:: Dataset excerpt

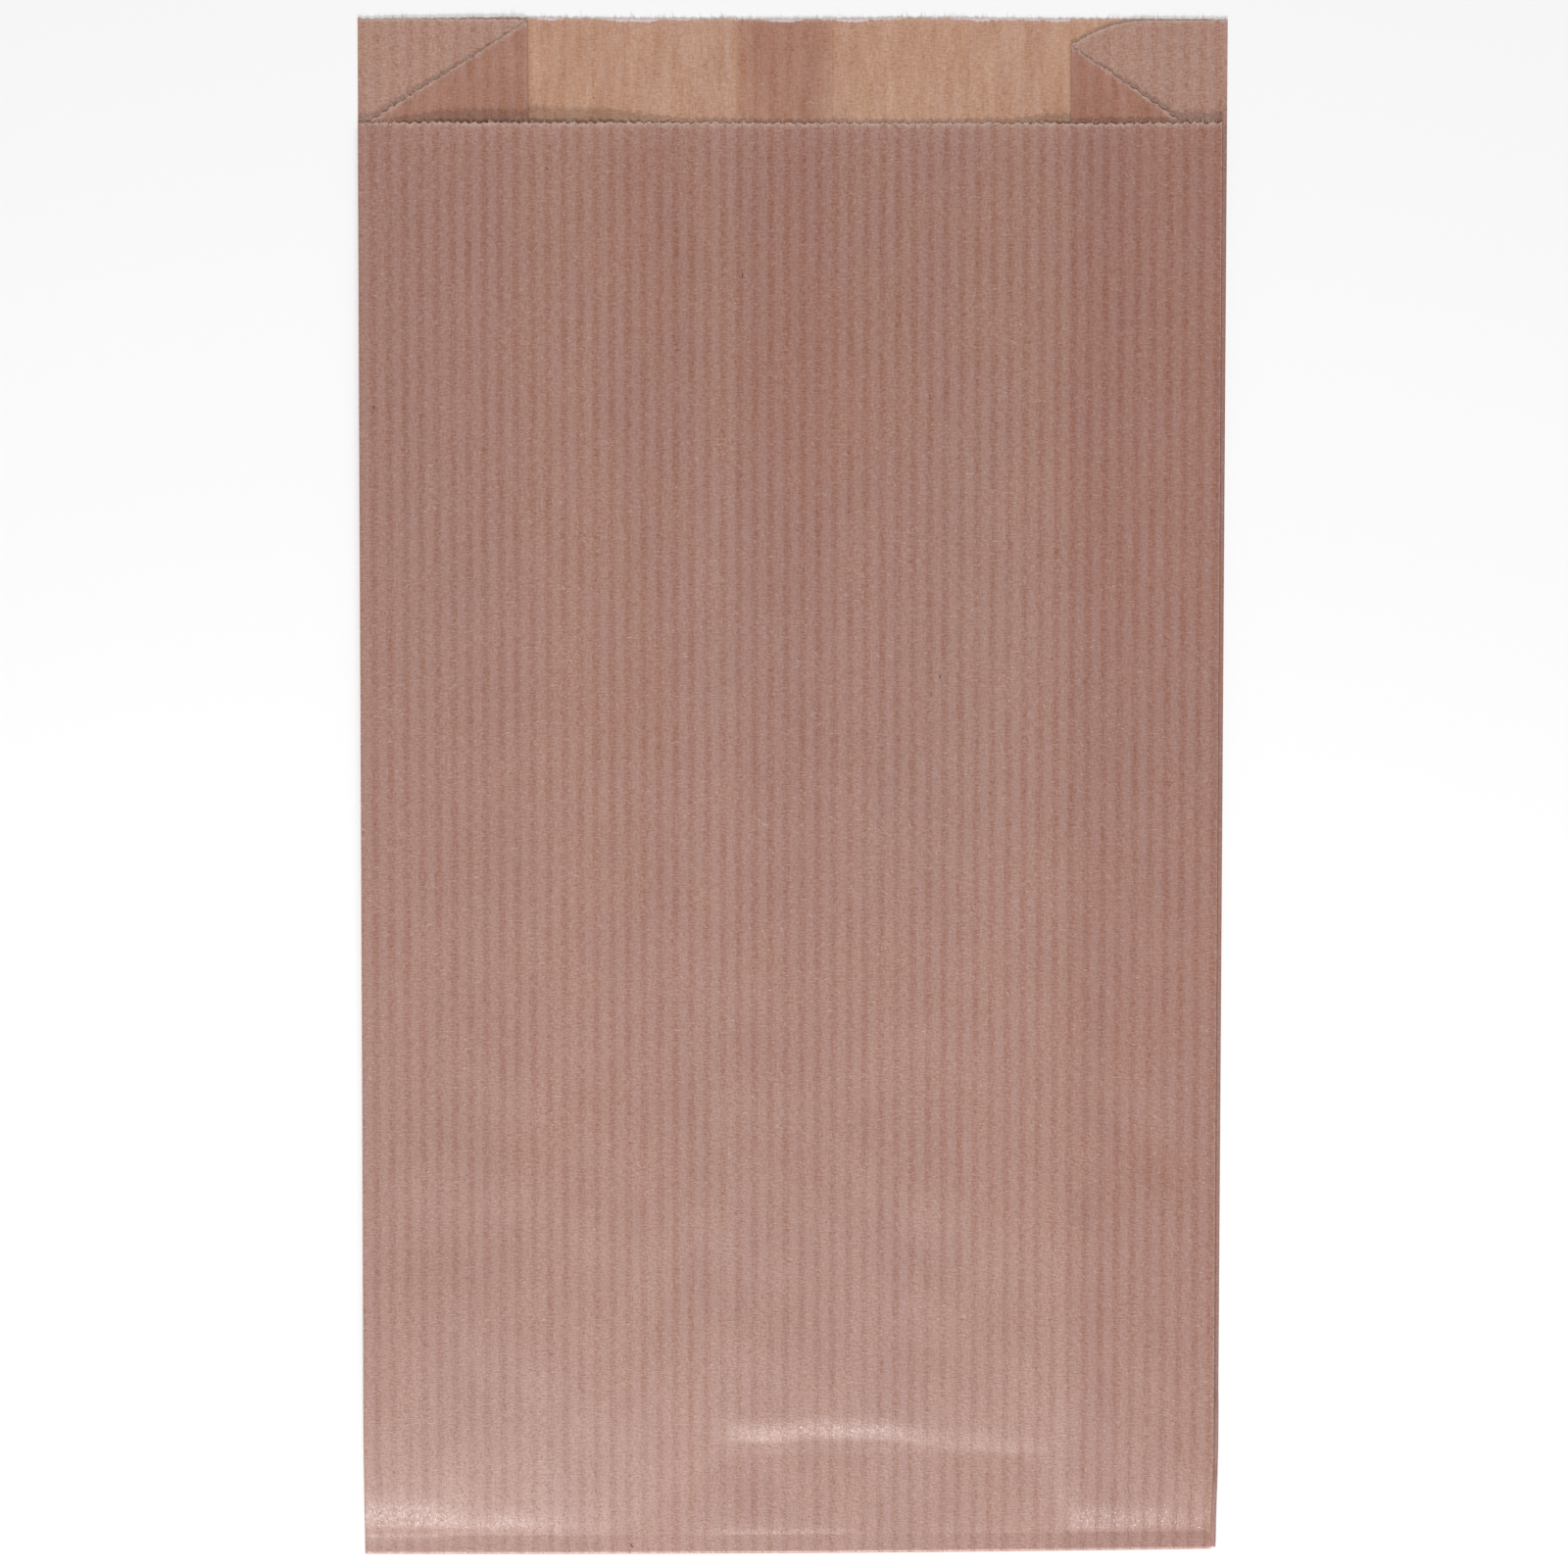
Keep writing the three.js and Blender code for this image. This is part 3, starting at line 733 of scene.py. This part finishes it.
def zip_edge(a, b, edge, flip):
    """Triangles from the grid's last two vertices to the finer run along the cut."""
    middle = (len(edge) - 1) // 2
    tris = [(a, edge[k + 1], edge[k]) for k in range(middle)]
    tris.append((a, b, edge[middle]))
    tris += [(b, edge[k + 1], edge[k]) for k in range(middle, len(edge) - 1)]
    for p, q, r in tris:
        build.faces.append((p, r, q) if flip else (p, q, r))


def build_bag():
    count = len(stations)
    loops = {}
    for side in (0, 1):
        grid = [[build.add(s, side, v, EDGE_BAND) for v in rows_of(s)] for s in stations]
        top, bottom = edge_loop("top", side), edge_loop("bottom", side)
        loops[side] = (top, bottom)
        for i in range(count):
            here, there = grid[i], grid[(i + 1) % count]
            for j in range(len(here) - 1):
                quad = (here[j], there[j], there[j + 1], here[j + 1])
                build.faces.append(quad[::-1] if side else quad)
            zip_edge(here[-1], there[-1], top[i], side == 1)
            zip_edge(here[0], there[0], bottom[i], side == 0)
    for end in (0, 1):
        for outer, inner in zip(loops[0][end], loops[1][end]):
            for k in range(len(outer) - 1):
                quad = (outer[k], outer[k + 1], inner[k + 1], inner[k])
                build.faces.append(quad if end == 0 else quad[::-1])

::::

Task to carry out.
Quote the whole listing above, leaving nothing out.

Solution for this task.
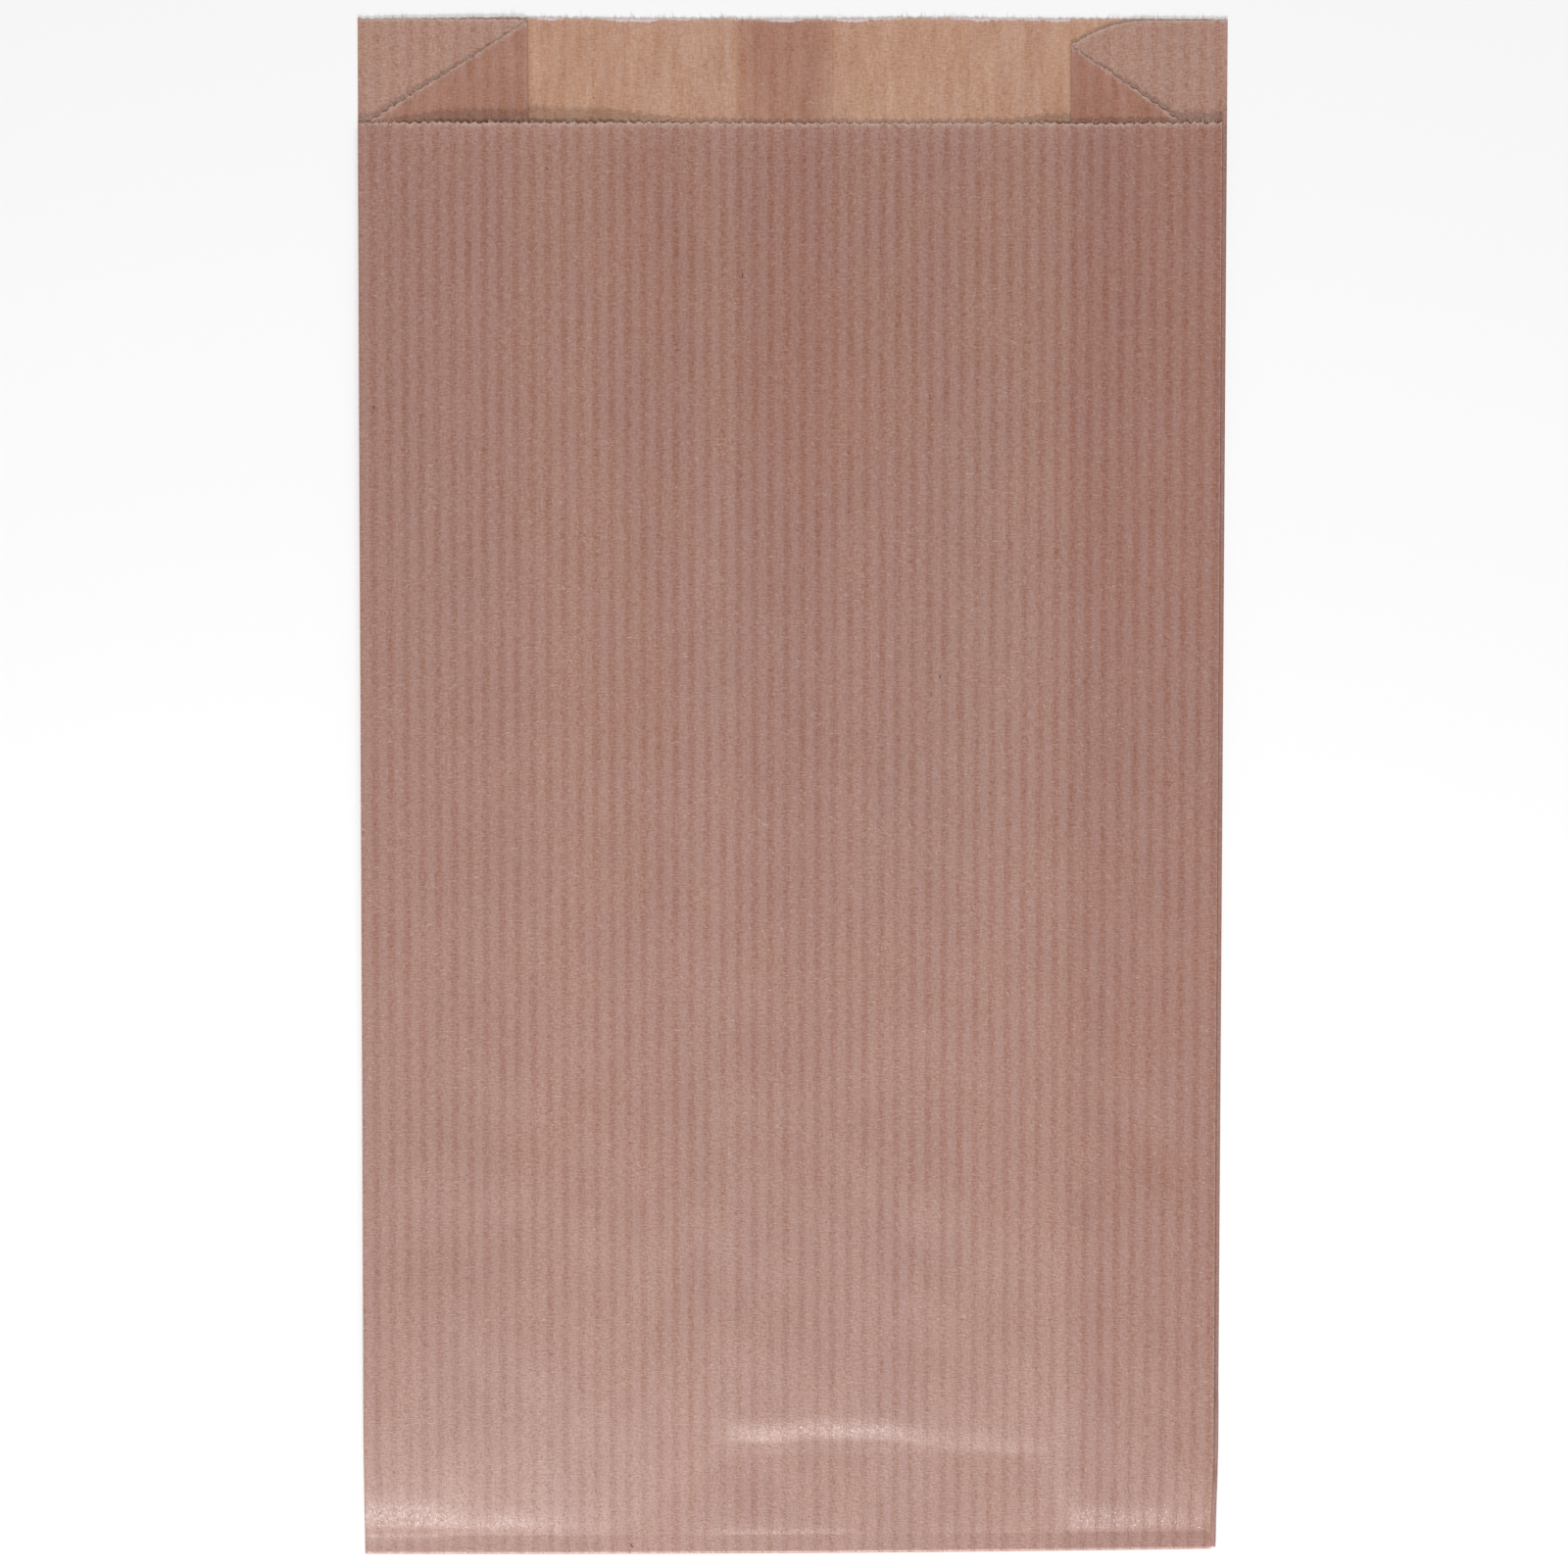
Keep writing the three.js and Blender code for this image. This is part 3, starting at line 733 of scene.py. This part finishes it.
def zip_edge(a, b, edge, flip):
    """Triangles from the grid's last two vertices to the finer run along the cut."""
    middle = (len(edge) - 1) // 2
    tris = [(a, edge[k + 1], edge[k]) for k in range(middle)]
    tris.append((a, b, edge[middle]))
    tris += [(b, edge[k + 1], edge[k]) for k in range(middle, len(edge) - 1)]
    for p, q, r in tris:
        build.faces.append((p, r, q) if flip else (p, q, r))


def build_bag():
    count = len(stations)
    loops = {}
    for side in (0, 1):
        grid = [[build.add(s, side, v, EDGE_BAND) for v in rows_of(s)] for s in stations]
        top, bottom = edge_loop("top", side), edge_loop("bottom", side)
        loops[side] = (top, bottom)
        for i in range(count):
            here, there = grid[i], grid[(i + 1) % count]
            for j in range(len(here) - 1):
                quad = (here[j], there[j], there[j + 1], here[j + 1])
                build.faces.append(quad[::-1] if side else quad)
            zip_edge(here[-1], there[-1], top[i], side == 1)
            zip_edge(here[0], there[0], bottom[i], side == 0)
    for end in (0, 1):
        for outer, inner in zip(loops[0][end], loops[1][end]):
            for k in range(len(outer) - 1):
                quad = (outer[k], outer[k + 1], inner[k + 1], inner[k])
                build.faces.append(quad if end == 0 else quad[::-1])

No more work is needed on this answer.